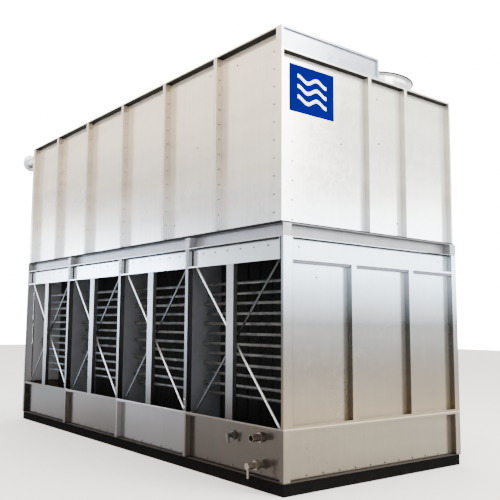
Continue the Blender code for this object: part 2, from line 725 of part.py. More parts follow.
def make_header():
    """The spray header's open pipe end, with a flange, through the raised cover's far end."""
    length = HEADER_REACH + HEADER_DEEP
    neck = length - FLANGE_THICKNESS
    bore = HEADER_RADIUS - HEADER_WALL
    profile = [(bore, 0), (HEADER_RADIUS, 0), (HEADER_RADIUS, neck), (FLANGE_RADIUS, neck),
               (FLANGE_RADIUS, length), (bore, length)]
    turned("spray_header_stub", profile, 32, "galvanised steel",
           (-UPPER_END + HEADER_DEEP, HEADER_Y, HEADER_Z), (0, -pi / 2, 0))


def make_basin_fittings():
    """Overflow, drain and make-up stubs on the near bay of the basin's front."""
    wall = FRONT + LOWER_RECESS - GAP
    tip = wall - DRAIN_REACH
    overflow_z = BASIN_TOP - OVERFLOW_DROP
    bore = OVERFLOW_RADIUS - STUB_WALL
    collar_radius = OVERFLOW_RADIUS + OVERFLOW_COLLAR
    profile = [(bore, 0), (collar_radius, 0), (collar_radius, OVERFLOW_COLLAR_LENGTH),
               (OVERFLOW_RADIUS, OVERFLOW_COLLAR_LENGTH), (OVERFLOW_RADIUS, OVERFLOW_REACH),
               (bore, OVERFLOW_REACH)]
    turned("overflow_stub", profile, 20, "galvanised steel", (STUB_X, wall, overflow_z), (pi / 2, 0, 0))

    drain_z = SKID_TOP + DRAIN_RISE

    def drain(bm):
        add_cylinder(bm, DRAIN_RADIUS, (STUB_X, wall, drain_z), (STUB_X, tip, drain_z), sides=20)

    def collar(bm):
        start = wall - DRAIN_COLLAR_SETBACK
        add_cylinder(bm, DRAIN_RADIUS + DRAIN_COLLAR, (STUB_X, start, drain_z),
                     (STUB_X, start - DRAIN_COLLAR_LENGTH, drain_z), sides=20)

    def spout(bm):
        y = tip + SPOUT_SETBACK
        add_cylinder(bm, SPOUT_RADIUS, (STUB_X, y, drain_z), (STUB_X, y, drain_z - SPOUT_DROP), sides=12)

    body = add_object("drain_stub", drain, "galvanised steel")
    boolean(body, "UNION", add_cutter("drain_collar", collar))
    boolean(body, "UNION", add_cutter("drain_spout", spout))

    fill_x = STUB_X - FILL_SPACING
    fill_z = BASIN_TOP - FILL_DROP

    def boss(bm):
        add_cylinder(bm, BOSS_RADIUS, (fill_x, wall, fill_z), (fill_x, wall - BOSS_DEPTH, fill_z), sides=20)

    def elbow(bm):
        add_cylinder(bm, FILL_RADIUS, (fill_x, wall - BOSS_DEPTH / 2, fill_z),
                     (fill_x, wall - ELBOW_REACH, fill_z), sides=16)

    def drop(bm):
        y = wall - ELBOW_REACH + ELBOW_PIPE_SETBACK
        add_cylinder(bm, ELBOW_PIPE_RADIUS, (fill_x, y, fill_z), (fill_x, y, fill_z - ELBOW_DROP), sides=12)

    body = add_object("make_up_stub", boss, "galvanised steel")
    boolean(body, "UNION", add_cutter("make_up_elbow", elbow))
    boolean(body, "UNION", add_cutter("make_up_drop", drop))


def main():
    for thing in list(bpy.data.objects):
        bpy.data.objects.remove(thing, do_unlink=True)
    for name in ("cooling_tower", "cutters"):
        collection = bpy.data.collections.new(name)
        bpy.context.scene.collection.children.link(collection)
    make_skid()
    make_basin()
    make_lower_frame()
    make_inlet_bays()
    make_lower_walls()
    make_ledge()
    make_partitions()
    make_coil()
    make_eliminator()
    make_upper_walls()
    make_roof()
    make_fans()
    make_motor_frame()
    make_header()
    make_basin_fittings()


main()
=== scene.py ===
"""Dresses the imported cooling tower: finishes for every solid, its bolts, seams, sign and fan guards.

Run as a script in Blender, it loads the frame, makes each group of pieces and sets up the stage.
"""

from math import cos, pi, radians, sin, tau

import bmesh
import bpy
from bpy.props import FloatProperty, FloatVectorProperty, PointerProperty
from mathutils import Matrix, Vector


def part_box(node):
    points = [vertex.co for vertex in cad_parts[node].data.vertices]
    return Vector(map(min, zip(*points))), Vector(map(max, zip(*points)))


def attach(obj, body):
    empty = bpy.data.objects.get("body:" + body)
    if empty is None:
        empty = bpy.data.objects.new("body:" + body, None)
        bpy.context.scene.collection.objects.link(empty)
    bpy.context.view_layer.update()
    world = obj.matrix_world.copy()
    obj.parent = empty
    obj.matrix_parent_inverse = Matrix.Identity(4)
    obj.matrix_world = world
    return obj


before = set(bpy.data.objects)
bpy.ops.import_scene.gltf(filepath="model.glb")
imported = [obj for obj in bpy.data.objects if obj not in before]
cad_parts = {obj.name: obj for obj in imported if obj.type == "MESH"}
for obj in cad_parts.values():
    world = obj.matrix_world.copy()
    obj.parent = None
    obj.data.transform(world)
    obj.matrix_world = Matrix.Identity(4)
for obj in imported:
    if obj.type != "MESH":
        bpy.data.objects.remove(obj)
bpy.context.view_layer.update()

bl_info = {
    "name": "Cooling tower dressing",
    "version": (1, 0, 0),
    "blender": (4, 5, 0),
    "location": "3D View > Sidebar > Cooling tower",
    "description": "Finishes, fasteners, seams, sign and stage for the packed cooling tower",
    "category": "Object",
}

# Outward directions of the tower's sides
FRONT = Vector((0, -1, 0))
REAR = Vector((0, 1, 0))
RIGHT = Vector((1, 0, 0))
LEFT = Vector((-1, 0, 0))
UP = Vector((0, 0, 1))


def linear(code):
    """The linear colour of an sRGB hex code."""
    channels = [int(code[start:start + 2], 16) / 255 for start in (1, 3, 5)]
    return tuple(c / 12.92 if c <= 0.04045 else ((c + 0.055) / 1.055) ** 2.4 for c in channels)


# Places that several pieces share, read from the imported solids
def node_boxes(prefix):
    """The boxes of the nodes whose names start with prefix, in order of name."""
    return [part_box(name) for name in sorted(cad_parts) if name.startswith(prefix)]


SHEET = 0.004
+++
**Problem description**
Nothing beyond the lines starting at the line containing "make_eliminator()" and ending at the line containing "if empty is" is to be reproduced; reproduce those lines exactly, both ends included.

**Finished exercise**
    make_eliminator()
    make_upper_walls()
    make_roof()
    make_fans()
    make_motor_frame()
    make_header()
    make_basin_fittings()


main()
=== scene.py ===
"""Dresses the imported cooling tower: finishes for every solid, its bolts, seams, sign and fan guards.

Run as a script in Blender, it loads the frame, makes each group of pieces and sets up the stage.
"""

from math import cos, pi, radians, sin, tau

import bmesh
import bpy
from bpy.props import FloatProperty, FloatVectorProperty, PointerProperty
from mathutils import Matrix, Vector


def part_box(node):
    points = [vertex.co for vertex in cad_parts[node].data.vertices]
    return Vector(map(min, zip(*points))), Vector(map(max, zip(*points)))


def attach(obj, body):
    empty = bpy.data.objects.get("body:" + body)
    if empty is None:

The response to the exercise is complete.